Wednesday, March 31 & Thursday, April 1 at 6-8PM
Sick, mad, neurodivergent, crip, and disabled – we are everywhere, and yet we remain at the margins even in the very spaces designed to subvert, disrupt, and protest. In poetry, music, visual art, literature, and film, we often appear only as monsters, beggars, or magical sages – if we are present at all. Yet disabled people at the margins of the margins have always been at the forefront of movements for justice and freedom, building networks of care and solidarity, and creating social and cultural transformations that enable us to experience rest and practice active love on the front lines and at home. Disability Justice is a radically intersectional framework necessary to sharpen our political analysis, clarify our policy demands, and shape our everyday activism and organizing practice. During the global COVID-19 pandemic, Disability Justice offers urgent and vital interventions for addressing and ending the myriad harms of race science/eugenics, the medical/carceral industrial complex, and capitalist oppression.
Disability Justice is a radically intersectional framework necessary to sharpen our political analysis, clarify our policy demands, and shape our everyday activism and organizing practice. During the global COVID-19 pandemic, Disability Justice offers urgent and vital interventions for addressing and ending the myriad harms of race science/eugenics, the medical/carceral industrial complex, and capitalist oppression.
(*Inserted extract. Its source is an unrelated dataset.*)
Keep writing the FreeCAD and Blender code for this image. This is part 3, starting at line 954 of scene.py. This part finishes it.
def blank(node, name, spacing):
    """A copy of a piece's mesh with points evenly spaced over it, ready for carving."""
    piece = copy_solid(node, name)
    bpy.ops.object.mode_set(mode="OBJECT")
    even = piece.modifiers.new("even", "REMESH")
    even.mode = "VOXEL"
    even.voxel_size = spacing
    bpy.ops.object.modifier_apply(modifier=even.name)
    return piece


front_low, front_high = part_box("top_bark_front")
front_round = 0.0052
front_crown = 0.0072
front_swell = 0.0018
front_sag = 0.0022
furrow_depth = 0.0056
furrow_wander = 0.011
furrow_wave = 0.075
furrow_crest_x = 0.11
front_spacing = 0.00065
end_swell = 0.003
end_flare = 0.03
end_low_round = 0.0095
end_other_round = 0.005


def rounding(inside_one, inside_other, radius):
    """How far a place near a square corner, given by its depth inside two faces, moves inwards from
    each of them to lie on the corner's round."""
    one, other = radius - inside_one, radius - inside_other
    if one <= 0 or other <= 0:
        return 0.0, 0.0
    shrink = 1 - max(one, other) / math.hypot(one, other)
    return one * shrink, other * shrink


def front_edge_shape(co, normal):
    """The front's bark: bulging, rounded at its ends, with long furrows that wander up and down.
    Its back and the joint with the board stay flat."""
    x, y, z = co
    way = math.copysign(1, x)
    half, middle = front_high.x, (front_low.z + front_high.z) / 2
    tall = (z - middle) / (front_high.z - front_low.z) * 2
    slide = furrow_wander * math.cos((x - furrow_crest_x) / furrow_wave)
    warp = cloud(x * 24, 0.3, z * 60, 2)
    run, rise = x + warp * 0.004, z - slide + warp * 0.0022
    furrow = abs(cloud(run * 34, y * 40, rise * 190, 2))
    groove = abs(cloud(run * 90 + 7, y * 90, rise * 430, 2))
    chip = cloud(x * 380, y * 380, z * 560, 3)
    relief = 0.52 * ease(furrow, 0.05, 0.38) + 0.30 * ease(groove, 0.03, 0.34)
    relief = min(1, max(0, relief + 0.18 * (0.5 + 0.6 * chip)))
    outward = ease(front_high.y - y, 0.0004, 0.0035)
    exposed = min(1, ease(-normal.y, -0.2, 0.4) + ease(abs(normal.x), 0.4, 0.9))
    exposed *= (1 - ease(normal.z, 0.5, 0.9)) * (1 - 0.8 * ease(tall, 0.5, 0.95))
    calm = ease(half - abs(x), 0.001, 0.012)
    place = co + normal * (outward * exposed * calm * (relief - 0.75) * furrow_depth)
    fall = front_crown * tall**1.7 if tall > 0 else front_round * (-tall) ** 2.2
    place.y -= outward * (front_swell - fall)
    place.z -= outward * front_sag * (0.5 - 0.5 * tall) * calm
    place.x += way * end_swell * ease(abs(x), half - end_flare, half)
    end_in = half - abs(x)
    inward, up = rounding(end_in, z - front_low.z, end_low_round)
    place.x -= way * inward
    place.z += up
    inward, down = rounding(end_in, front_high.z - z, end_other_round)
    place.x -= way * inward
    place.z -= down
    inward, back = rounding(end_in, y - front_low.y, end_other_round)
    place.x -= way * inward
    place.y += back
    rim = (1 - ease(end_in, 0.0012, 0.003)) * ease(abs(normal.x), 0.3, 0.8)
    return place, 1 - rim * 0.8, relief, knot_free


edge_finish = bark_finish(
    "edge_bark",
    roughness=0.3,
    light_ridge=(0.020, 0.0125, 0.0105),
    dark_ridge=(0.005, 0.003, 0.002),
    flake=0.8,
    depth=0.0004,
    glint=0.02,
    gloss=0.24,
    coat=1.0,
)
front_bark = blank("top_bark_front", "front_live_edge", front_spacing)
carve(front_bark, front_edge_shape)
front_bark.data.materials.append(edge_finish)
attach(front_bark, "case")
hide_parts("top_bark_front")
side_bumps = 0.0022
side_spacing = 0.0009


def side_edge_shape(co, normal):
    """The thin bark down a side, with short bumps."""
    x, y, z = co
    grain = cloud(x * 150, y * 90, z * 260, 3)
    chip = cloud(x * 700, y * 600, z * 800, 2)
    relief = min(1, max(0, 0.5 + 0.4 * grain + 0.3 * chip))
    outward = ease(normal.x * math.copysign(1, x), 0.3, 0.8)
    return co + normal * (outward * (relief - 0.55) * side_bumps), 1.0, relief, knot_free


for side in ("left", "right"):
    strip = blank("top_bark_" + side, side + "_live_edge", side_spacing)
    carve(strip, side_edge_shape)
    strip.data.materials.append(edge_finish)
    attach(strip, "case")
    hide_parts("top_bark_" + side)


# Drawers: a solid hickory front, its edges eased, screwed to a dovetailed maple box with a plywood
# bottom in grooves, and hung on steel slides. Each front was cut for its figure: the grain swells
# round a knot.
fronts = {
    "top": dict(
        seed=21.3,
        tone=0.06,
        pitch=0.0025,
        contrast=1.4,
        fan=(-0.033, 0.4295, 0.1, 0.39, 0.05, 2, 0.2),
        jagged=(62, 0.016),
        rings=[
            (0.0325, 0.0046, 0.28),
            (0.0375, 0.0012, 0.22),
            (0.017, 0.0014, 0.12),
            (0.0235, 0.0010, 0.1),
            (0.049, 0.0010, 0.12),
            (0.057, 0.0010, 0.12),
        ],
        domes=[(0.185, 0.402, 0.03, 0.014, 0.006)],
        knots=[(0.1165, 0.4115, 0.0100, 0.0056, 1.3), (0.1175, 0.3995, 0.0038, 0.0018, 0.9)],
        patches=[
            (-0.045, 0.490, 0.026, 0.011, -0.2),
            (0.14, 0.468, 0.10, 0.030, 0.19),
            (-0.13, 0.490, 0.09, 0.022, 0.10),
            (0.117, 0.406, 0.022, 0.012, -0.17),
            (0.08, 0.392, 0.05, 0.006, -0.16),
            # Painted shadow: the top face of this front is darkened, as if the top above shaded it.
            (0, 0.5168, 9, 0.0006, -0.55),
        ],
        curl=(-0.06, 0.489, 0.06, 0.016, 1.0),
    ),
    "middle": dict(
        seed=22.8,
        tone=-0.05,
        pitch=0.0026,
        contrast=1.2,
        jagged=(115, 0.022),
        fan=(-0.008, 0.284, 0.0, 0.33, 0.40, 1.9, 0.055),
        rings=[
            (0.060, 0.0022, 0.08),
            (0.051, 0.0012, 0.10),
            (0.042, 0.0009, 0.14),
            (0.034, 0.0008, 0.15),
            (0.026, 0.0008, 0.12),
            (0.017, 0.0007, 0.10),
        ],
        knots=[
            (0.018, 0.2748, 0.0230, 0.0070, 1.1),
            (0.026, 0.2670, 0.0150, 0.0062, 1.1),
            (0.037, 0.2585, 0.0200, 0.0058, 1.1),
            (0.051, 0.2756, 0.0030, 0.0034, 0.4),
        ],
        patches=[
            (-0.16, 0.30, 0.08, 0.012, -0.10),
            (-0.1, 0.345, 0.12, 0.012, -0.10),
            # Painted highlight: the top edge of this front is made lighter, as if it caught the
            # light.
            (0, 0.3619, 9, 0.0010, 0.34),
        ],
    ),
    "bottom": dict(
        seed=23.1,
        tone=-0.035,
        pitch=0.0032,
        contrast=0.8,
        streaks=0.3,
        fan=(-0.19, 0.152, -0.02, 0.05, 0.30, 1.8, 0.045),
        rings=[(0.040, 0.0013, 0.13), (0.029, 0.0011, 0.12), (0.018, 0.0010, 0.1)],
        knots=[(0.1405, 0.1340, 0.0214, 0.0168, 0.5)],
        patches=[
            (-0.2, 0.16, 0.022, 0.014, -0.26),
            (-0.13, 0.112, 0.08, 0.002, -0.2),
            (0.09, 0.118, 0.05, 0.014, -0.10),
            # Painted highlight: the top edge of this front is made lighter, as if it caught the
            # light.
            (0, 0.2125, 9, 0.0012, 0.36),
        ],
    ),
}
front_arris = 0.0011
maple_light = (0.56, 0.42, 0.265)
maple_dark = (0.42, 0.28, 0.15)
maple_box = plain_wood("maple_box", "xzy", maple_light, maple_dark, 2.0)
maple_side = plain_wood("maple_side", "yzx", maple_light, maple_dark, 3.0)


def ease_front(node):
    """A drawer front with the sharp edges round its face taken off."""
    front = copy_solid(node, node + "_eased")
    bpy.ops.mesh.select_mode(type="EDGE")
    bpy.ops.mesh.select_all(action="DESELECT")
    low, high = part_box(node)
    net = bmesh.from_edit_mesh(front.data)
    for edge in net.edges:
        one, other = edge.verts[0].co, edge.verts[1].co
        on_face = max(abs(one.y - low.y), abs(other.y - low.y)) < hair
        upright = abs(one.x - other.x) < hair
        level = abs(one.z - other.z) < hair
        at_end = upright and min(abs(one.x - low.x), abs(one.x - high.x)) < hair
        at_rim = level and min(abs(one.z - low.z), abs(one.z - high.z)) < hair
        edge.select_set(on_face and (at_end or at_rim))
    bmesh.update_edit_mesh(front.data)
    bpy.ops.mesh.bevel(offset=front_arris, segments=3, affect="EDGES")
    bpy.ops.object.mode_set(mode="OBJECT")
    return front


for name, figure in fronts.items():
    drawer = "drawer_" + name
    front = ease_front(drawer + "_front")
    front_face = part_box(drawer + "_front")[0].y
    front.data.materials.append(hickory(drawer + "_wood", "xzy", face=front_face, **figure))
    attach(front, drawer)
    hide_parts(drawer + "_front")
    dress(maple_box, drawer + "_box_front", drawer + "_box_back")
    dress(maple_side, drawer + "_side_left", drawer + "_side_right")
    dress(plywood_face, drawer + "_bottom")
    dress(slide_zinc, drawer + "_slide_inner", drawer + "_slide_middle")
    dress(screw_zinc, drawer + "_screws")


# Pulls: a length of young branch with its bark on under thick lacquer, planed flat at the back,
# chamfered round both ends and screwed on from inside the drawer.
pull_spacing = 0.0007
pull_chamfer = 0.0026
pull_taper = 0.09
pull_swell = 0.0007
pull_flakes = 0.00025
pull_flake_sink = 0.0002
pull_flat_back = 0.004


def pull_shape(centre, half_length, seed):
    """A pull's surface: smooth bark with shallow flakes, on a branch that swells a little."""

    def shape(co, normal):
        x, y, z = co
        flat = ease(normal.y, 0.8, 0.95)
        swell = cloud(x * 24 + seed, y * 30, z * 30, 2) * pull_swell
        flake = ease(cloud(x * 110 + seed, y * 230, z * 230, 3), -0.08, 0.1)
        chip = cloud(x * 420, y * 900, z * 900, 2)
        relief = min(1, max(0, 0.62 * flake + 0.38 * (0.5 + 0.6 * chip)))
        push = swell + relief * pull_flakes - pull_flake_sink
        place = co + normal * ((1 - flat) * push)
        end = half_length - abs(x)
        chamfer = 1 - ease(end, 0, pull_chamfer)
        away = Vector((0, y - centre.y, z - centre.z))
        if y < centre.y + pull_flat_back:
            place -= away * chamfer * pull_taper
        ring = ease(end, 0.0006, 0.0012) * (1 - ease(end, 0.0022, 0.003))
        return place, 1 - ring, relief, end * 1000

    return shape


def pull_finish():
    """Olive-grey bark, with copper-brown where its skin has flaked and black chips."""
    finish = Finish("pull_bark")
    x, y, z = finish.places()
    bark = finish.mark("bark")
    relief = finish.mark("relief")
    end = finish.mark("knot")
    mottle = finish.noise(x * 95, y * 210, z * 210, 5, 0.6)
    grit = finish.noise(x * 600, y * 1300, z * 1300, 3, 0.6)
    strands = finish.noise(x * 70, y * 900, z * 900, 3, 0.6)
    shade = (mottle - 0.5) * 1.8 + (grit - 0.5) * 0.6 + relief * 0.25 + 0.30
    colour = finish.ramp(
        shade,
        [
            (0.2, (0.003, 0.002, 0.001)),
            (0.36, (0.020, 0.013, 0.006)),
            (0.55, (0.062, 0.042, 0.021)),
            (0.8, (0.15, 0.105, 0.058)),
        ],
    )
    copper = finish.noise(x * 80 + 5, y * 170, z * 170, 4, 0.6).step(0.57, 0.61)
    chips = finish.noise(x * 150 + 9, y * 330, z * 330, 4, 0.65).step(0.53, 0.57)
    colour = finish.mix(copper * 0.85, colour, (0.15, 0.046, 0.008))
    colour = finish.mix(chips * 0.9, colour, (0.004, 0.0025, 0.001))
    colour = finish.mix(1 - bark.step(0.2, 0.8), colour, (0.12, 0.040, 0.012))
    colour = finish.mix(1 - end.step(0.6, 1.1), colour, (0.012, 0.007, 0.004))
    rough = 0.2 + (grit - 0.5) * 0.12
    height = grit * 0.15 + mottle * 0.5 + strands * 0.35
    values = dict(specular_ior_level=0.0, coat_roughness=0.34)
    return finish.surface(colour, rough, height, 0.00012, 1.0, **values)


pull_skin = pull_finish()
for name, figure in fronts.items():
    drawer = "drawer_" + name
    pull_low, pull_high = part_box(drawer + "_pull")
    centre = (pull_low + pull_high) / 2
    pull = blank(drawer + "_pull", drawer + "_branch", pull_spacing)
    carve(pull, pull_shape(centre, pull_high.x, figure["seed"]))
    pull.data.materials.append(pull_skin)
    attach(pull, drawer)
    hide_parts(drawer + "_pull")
March 31, 2021, 6:00-8:00 p.m.
Workshop 1: Participants will examine interpersonal, systemic, structural, and institutional ableism and its intersections with gender based oppressions, capitalism, settler-colonialism, and white supremacy, and to explore the core principles and practices of Disability Justice as created by organizers, cultural workers, and advocates with disabled queer and trans and BIPOC communities.
April 1, 2021, 6-8 pm
Workshop 2: Participants will have the opportunity to explore everyday ableism in their own lives and experiences, and to develop key skills and strategies for disrupting ableism and practicing disability justice in the arts, creative, and cultural communities.
Note: Closed Captioning will be provided. ASL interpretation is available upon request. Please request ASL interpretation at least 2 weeks before the event by emailing [email protected].
ABOUT LYDIA X. Z. BROWN
Lydia X. Z. Brown is a community builder and organizer, writer, advocate, educator, strategist, lawyer, and cultural worker dreaming of disability justice and collective liberation. Their work focuses on addressing and ending interpersonal, structural, systemic, and institutional violence targeting disabled people at the margins of the margins – especially surveillance, criminalization, and incarceration at the intersections of disability, queerness, race, gender, faith, language, and nation. Currently, they are creating art and written offerings for their own tarot deck, titled Disability Justice Wisdom Tarot.
Lydia is Director of Policy, Advocacy, & External Affairs for the Autistic Women & Nonbinary Network, as well as founder and volunteer director of the Fund for Community Reparations for Autistic People of Color’s Interdependence, Survival, & Empowerment, which is grounded in redistributive justice, mutual aid, and cultivation of generative economies. They are also Policy Counsel for the Privacy & Data Project at the Center for Democracy & Technology, where they co-lead a project on disability and algorithmic/artificial intelligence discrimination. Lydia has taught as adjunct faculty at Tufts University and Georgetown University, where their courses center queer and trans disabled people of color’s work and perspectives. They also co-edited the path-breaking anthology All the Weight of Our Dreams: On Living Racialized Autism with E. Ashkenazy and Morénike Giwa Onaiwu.
Lydia is nonbinary, queer, and ace, and an East Asian, Chinese American survivor of transracial and transnational adoption. Often, their most important work in their communities has no title, job description, or funding, and probably never will.